Saturday, November 27, 2004

The 'blog' revolution sweeps across China

Remember the old saying, you can fool some of the people some of the time, and you can fool all of the people some of the time, but you can not fool all the people all the time.

The New Scientist reports on "The 'blog' revolution sweeps across China".

It took a chance online encounter between a software engineer from Shanghai and a teacher in a remote province of China to start shaking up the power balance between the people and the government of the world’s most populous nation.

Try as they might Chinese censors are no match for bloggers.

Blog services are now sprouting all over China. By the end of October 2004, China had more than 45 large blog-hosting services. A Google search for bo ke will return more than two million results, from blogs for football fans to blogs for Christians.

And while the larger hosting companies have become subject to censorship regulations, smaller companies and individuals do not face the same pressures. Any tech-savvy user can download and install blogging software themselves, bypassing the controls.

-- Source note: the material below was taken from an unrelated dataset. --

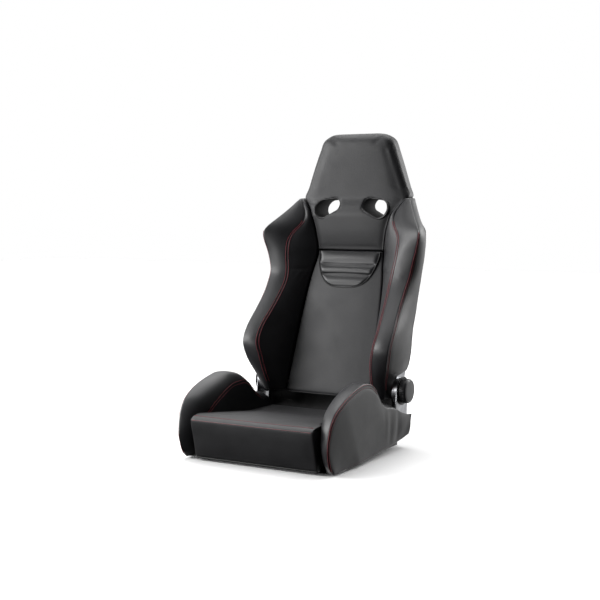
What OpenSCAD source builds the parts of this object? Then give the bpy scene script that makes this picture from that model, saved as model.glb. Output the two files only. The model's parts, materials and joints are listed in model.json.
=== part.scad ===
// Reclining bucket seat: padded base and backrest on a steel frame, with a rotary recliner on each side.
// X is across the seat, -Y is forward, +Z is up. The origin is the centre of the floor bolt pattern.

/* [Base] */
// Half the width of the seat cushion between the side bolsters
cushion_half_w = 173; // [170:0.5:175]
// Half the width of the front panel of the cushion
fascia_half_w = 196; // [192:1:197]
// Front edge of the cushion's top
fascia_y = -283; // [-285:1:-276]
// Height of the cushion's front lip
lip_z = 126; // [120:1:130]
// Height of the cushion at its rear edge
cushion_rear_z = 104; // [98:1:106]
// Rear edge of the cushion
cushion_rear_y = 142; // [130:1:144]
// Half the width over the outer seams of the side bolsters
bolster_half_w = 246; // [244:1:248]
// Highest point of a side bolster
bolster_peak_z = 230; // [222:1:236]
// Rear end of the side covers
base_rear_y = 225; // [222:1:235]

/* [Backrest] */
// Height of the lower edge of the back pad
back_bottom_z = 140; // [138:1:144]
// Front face of the back pad at its lower edge
back_bottom_y = 157; // [157:1:160]
// Lean of the lower back pad from upright
back_lean = 19.8; // [19:0.1:20.5]
// Height of the seam between the back pad and the head panel
seam_z = 574; // [572:1:576]
// Height at which the head is widest
head_low_z = 740; // [738:1:744]
// Height of the upper corners of the head
head_high_z = 907; // [900:1:912]
// Highest point of the head
head_top_z = 937; // [930:1:945]
// Thickness of the front pads
pad_t = 32; // [28:1:33]
// Depth from the front pad's face to the rear panel's outer face
back_depth = 87; // [85:1:92]
// Thickness of the padded rear panel
rear_panel_t = 7; // [5:0.5:8]
// Height of the centres of the harness holes
harness_z = 708; // [704:1:712]
// Distance of the harness holes from the middle
harness_x = 83; // [81:1:85]

/* [Recliner] */
// Distance of the recliner's axis behind the bolt pattern's centre
axis_y = 180; // [178:1:182]
// Height of the recliner's axis
axis_z = 171; // [169:1:173]
// Inner face of the arm plates, from the middle
arm_x = 222.5; // [222:0.5:223]
// Thickness of the steel plates
plate_t = 3.5; // [3:0.5:3.5]
// Radius of the recliner's discs
disc_r = 38; // [36:0.5:38]
// Radius of the bearing between the discs
spigot_r = 30; // [26:1:32]
// Radius of the adjusting dial
dial_r = 36.5; // [34:0.5:38]
// Outer face of the dial, from the middle
dial_face_x = 265; // [262:0.5:268]
// Radius of the drive shaft
shaft_r = 5; // [4:0.5:6]

/* [Frame] */
// Radius of the backrest's tube
tube_r = 12.5; // [11:0.5:12.5]
// Radius of the tubes across the base
cross_r = 12.5; // [11:0.5:13]
// Distance between the floor bolts across the seat
bolt_dx = 380; // [380:1:380]
// Distance between the floor bolts along the seat
bolt_dy = 330; // [300:5:340]
// Radius of the M8 holes
bolt_hole_r = 4.2; // [4.1:0.05:4.5]
// Width of a side rail
rail_w = 36; // [34:1:36]
// Height of a side rail
rail_h = 34; // [32:1:34]
// Wall of a side rail
rail_wall = 2.5; // [2:0.5:3]

/* [Hidden] */
fit = 0.05;          // radial clearance of a running fit
gap = 0.4;           // clearance between neighbouring pieces
eps = 0.01;
skin_x = 227;        // inner face of the wings' side skin beside the frame
rail_x = bolt_dx / 2;
rail_front = -225;
rail_rear = 215;
fork_x = arm_x + plate_t + 10.5;   // inner face of the fixed bracket plates
dial_back_x = 243.5;
lean_dy = (seam_z - back_bottom_z) * tan(back_lean);
seam_y = back_bottom_y + lean_dy;

// ---- helpers ----

function mix(a, b, t) = a + (b - a) * t;

// Point at the share t along an open line of points.
function along(line, t) =
    let (s = t * (len(line) - 1), i = min(floor(s), len(line) - 2))
    mix(line[i], line[i + 1], s - i);

// Corner b of an outline, cut back by d on both sides and rounded in four points.
function soft(a, b, c, d) =
    let (p = b + d * (a - b) / norm(a - b), q = b + d * (c - b) / norm(c - b))
    [for (t = [0 : 1 / 3 : 1]) mix(mix(p, b, t), mix(b, q, t), t)];

// Closed solid through rings of equal length, wound anticlockwise about the way they are stacked.
// The two ends are closed by a ladder across the ring, from its first point to its last.
module loft(rings) {
    n = len(rings[0]);
    m = len(rings);
    sides = [for (j = [0 : m - 2], i = [0 : n - 1])
        let (a = j * n + i, b = j * n + (i + 1) % n)
        each [[a, a + n, b], [b, a + n, b + n]]];
    ladder = [for (i = [0 : n / 2 - 2]) each [[i, i + 1, n - 1 - i], [i + 1, n - 2 - i, n - 1 - i]]];
    top = [for (f = ladder) [for (v = f) v + (m - 1) * n]];
    flip = [for (f = top) [f[2], f[1], f[0]]];
    polyhedron([for (r = rings) each r], concat(sides, ladder, flip));
}

// Tube of radius r through the points of a line that never runs along Y.
module bent_tube(line, r, sides = 12) {
    last = len(line) - 1;
    function way(i) = line[min(i + 1, last)] - line[max(i - 1, 0)];
    function ring(i) =
        let (t = way(i) / norm(way(i)), u = cross([0, 1, 0], t) / norm(cross([0, 1, 0], t)),
            v = cross(t, u))
        [for (k = [0 : sides - 1]) line[i] + r * (cos(360 * k / sides) * u + sin(360 * k / sides) * v)];
    loft([for (i = [0 : last]) ring(i)]);
}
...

They have even discovered "moblogging".

Meanwhile blogging seems set to grow as a national hobby for the younger generation. Providers of China’s 300 million mobile phones are beginning to provide “moblogging” services, with which users can send text and photos directly from their phones to their blogs. For now, most blogs are personal, but their potential for building networks of people and disseminating news cannot be underestimated.

The original inventors (and that does not include Al Gore), had no idea they would so totally revolutionize the world let alone communications.